Refined Composite Multiscale Dispersion Entropy and its Application to Biomedical Signals

The manuscript introduces a novel complexity measure, Multiscale Dispersion Entropy (MDE), and its refined version, Refined Composite Multiscale Dispersion Entropy (RCMDE), enhancing upon traditional Multiscale Entropy (MSE) for analyzing biomedical signals. The key motivation is to address the computational inefficiencies and instability of MSE, particularly with short signals, while offering a robust real-time tool that maintains discriminative power across different physiological and synthetic datasets.

Methodological Innovations

Dispersion entropy (DisEn) is foundational to MDE, offering a computational advantage over sample entropy (SampEn) by reducing the computation cost from $O(N^2)$ to $O(N)$. This efficiency is crucial for real-time applications and processing long signals. MDE extends DisEn across multiple temporal scales, maintaining the normal cumulative distribution function (NCDF) to overcome limitations in traditional methods where entropy values become undefined in short signals.

RCMDE further stabilizes MDE by generating multiple coarse-grained time series at each scale factor and averaging the results. This compositing method resolves issues associated with the original RCMSE, where entropy measurements can fluctuate significantly with noise and signal length, presenting undefined values in shorter datasets.

Evaluation and Results

The robustness and efficiency of MDE and RCMDE are evaluated on synthetic time series (including white Gaussian noise and $1/f$ noise) and biomedical datasets such as EEG recordings and blood pressure measurements. The computational efficiency of MDE and RCMDE demonstrates significant advantages over MSE and RCMSE, with the computation time noticeably reduced as signals increase in length.
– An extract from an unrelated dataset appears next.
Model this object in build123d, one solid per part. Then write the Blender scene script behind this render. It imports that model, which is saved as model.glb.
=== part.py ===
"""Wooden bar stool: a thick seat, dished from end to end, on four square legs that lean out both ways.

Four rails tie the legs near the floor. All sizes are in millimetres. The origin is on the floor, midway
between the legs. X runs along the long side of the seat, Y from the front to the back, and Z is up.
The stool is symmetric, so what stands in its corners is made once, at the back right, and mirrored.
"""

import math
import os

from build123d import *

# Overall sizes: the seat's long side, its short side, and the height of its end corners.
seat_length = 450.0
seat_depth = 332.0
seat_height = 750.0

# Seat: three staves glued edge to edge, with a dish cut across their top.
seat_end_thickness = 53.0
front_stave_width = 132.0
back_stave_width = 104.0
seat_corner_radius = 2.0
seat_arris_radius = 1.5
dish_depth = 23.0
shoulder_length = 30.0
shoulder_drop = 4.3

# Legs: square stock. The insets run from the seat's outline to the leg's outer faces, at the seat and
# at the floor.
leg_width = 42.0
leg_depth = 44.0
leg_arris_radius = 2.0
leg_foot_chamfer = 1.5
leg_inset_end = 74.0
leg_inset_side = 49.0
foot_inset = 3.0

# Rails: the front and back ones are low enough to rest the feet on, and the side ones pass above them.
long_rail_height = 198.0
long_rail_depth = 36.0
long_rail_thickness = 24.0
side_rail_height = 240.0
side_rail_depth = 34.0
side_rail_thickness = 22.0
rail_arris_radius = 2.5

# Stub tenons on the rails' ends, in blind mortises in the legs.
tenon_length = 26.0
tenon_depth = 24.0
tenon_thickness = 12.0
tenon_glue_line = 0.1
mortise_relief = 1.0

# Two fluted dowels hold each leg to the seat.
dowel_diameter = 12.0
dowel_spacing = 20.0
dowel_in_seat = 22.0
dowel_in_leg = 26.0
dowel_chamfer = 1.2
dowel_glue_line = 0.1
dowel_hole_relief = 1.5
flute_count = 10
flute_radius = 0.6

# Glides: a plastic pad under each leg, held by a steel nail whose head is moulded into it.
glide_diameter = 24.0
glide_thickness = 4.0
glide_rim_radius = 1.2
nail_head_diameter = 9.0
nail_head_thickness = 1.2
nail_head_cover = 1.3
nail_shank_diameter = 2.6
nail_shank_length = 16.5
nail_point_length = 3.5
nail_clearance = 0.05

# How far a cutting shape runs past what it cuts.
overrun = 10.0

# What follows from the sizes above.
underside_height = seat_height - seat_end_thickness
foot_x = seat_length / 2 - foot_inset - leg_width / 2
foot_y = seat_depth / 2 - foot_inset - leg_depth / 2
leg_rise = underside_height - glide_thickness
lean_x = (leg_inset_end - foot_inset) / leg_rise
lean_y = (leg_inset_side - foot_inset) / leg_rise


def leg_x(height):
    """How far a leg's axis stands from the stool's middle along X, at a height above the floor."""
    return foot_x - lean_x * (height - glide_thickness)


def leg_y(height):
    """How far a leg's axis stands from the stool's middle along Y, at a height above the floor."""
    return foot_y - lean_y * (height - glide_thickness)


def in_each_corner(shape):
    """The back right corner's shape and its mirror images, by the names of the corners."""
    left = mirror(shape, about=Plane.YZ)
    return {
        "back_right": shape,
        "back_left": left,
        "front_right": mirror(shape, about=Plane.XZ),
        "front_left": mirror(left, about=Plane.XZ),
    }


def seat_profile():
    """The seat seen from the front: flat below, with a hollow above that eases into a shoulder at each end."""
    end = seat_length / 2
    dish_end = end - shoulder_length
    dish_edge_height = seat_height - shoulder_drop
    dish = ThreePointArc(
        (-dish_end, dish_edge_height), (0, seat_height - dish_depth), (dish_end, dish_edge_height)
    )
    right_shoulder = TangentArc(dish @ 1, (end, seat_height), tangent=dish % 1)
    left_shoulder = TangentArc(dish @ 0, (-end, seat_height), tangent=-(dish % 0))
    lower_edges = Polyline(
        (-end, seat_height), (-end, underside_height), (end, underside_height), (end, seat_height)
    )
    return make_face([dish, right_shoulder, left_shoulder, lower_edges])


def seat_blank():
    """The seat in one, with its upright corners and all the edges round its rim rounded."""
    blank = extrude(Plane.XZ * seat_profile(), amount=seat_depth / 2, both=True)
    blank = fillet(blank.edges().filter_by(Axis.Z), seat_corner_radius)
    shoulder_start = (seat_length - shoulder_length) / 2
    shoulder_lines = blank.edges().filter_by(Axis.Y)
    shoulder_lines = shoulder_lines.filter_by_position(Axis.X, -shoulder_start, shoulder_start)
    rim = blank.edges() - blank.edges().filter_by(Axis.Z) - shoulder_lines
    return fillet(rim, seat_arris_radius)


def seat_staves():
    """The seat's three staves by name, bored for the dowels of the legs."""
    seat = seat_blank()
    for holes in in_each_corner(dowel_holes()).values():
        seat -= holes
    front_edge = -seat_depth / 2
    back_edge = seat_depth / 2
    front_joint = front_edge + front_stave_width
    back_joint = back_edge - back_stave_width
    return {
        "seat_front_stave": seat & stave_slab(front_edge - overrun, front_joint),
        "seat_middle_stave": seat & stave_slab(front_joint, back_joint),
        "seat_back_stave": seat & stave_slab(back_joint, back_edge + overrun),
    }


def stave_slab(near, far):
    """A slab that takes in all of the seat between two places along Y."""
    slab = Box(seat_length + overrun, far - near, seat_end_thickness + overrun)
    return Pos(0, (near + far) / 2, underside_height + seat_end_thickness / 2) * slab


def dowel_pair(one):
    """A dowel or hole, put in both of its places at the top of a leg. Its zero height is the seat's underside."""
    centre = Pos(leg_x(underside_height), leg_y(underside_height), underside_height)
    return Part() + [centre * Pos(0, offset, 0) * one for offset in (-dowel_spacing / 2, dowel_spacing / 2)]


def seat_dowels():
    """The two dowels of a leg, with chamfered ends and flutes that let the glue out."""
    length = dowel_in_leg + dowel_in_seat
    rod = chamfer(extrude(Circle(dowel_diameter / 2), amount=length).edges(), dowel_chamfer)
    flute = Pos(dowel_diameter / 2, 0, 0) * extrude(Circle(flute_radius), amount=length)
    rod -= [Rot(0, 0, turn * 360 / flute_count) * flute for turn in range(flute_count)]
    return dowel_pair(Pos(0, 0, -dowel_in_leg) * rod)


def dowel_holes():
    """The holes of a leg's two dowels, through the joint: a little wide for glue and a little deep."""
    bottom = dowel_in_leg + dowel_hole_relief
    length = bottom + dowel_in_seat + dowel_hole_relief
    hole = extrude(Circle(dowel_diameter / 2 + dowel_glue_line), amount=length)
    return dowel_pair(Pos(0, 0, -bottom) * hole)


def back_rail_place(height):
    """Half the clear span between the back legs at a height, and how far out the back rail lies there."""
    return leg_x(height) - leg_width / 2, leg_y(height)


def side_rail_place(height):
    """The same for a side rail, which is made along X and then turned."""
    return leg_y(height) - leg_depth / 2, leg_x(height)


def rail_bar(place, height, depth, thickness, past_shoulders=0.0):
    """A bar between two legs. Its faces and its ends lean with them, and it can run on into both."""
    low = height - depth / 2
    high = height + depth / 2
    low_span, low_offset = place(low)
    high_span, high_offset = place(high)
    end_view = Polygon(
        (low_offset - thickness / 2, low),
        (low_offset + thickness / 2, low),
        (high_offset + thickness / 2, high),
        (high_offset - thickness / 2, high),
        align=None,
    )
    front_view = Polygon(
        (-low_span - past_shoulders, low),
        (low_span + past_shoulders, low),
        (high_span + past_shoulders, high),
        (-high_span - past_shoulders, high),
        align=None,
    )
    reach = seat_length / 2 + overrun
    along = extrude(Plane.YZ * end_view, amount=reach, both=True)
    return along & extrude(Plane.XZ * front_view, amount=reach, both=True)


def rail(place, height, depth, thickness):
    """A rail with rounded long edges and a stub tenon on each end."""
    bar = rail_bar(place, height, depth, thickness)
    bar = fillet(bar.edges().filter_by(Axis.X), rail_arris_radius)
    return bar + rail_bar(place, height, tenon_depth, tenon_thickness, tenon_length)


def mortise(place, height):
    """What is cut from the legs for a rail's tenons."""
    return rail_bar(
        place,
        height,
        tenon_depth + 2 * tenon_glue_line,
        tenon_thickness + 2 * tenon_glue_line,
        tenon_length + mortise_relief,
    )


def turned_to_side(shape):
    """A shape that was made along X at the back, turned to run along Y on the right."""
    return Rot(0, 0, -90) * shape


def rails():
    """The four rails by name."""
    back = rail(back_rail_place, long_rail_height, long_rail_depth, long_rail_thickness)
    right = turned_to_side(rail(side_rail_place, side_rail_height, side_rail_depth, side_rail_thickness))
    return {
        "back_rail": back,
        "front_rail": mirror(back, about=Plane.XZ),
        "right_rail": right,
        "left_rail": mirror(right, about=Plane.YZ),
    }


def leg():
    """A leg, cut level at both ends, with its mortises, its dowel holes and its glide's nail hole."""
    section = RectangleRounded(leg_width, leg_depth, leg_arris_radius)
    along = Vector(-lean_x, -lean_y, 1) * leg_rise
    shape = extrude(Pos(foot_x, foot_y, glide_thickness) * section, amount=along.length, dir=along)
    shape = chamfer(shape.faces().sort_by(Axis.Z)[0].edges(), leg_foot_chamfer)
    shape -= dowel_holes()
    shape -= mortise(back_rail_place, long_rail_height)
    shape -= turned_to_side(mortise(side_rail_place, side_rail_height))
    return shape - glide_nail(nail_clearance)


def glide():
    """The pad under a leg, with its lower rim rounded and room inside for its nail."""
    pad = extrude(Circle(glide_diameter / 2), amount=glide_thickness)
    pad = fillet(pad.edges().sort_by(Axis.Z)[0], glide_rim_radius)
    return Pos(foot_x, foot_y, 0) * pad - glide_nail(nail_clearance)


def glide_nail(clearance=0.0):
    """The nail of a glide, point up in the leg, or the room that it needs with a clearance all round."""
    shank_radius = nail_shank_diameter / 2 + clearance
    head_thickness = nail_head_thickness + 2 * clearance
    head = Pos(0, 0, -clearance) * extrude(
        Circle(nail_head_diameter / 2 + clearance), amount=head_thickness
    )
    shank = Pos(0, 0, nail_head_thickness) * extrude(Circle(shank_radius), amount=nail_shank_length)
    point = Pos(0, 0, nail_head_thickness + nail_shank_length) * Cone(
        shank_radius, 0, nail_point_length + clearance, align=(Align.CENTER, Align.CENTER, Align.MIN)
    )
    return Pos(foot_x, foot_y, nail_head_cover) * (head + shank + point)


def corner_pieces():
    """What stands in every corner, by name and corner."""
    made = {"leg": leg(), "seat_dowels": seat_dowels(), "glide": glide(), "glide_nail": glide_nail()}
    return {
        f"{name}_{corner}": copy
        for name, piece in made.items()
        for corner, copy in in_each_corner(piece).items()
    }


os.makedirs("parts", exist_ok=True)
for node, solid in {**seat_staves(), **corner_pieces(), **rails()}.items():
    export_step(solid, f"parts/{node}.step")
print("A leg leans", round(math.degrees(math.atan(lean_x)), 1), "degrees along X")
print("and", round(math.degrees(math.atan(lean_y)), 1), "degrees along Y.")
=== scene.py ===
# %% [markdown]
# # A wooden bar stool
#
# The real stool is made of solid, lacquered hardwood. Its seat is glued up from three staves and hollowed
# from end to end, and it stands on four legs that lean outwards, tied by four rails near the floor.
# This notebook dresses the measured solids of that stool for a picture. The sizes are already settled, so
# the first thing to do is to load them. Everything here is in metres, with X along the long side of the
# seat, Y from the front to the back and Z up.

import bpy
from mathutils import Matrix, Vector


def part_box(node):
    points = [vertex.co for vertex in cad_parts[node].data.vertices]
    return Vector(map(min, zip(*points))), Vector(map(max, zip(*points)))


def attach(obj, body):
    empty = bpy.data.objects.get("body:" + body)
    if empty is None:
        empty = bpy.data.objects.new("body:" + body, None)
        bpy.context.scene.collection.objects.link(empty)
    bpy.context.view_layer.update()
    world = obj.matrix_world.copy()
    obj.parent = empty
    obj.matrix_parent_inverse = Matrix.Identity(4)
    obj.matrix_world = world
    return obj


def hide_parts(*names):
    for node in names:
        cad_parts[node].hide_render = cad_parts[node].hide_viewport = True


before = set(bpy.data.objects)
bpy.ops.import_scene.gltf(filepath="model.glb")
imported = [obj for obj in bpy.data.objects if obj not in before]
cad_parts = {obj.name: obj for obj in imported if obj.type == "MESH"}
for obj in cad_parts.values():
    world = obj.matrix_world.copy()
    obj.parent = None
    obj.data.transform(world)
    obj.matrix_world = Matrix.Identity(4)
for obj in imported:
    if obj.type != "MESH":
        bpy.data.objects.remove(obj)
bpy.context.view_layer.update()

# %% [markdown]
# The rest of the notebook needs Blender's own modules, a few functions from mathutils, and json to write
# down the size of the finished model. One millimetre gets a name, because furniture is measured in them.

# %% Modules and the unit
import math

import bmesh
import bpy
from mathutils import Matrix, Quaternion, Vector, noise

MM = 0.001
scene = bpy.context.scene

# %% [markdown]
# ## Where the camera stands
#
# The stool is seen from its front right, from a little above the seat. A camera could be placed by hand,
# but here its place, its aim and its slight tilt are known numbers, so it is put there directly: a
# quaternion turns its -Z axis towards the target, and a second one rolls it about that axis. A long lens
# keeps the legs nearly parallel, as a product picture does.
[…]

RCMDE consistently exhibits more stable results across various noise conditions and outperforms MDE in synthetic signal tests by maintaining coherence in the presence of noise. In biomedical applications, both MDE and RCMDE are employed to differentiate pathological states from normal physiological signals, successfully distinguishing between focal and non-focal brain signals, age-related changes in blood pressure data, and EEG alterations associated with Alzheimer's disease.

Implications and Future Directions

The introduction of MDE and RCMDE has direct implications for biomedical signal analysis, offering a blend of computational efficiency and robust complexity analysis. Their ability to provide stable, reliable entropy measurements across multiple scales without undefined values makes them well-suited for real-time monitoring and diagnostics.

In future research, there is potential to extend these methods to multivariate contexts. The proposed Multivariate MDE (mvMDE) and its refined versions would consider channel interdependencies in multivariate time series data, broadening applicability to complex physiological datasets, where signals are interlinked across different channels or modalities.

In summary, MDE and RCMDE offer significant improvements over existing entropy-based metrics, with substantial benefits for both theoretical explorations and practical applications in the analysis of biomedical time series. They pave the way for future research in entropy-based complexity estimations, both enhancing existing frameworks and expanding understanding in new domains.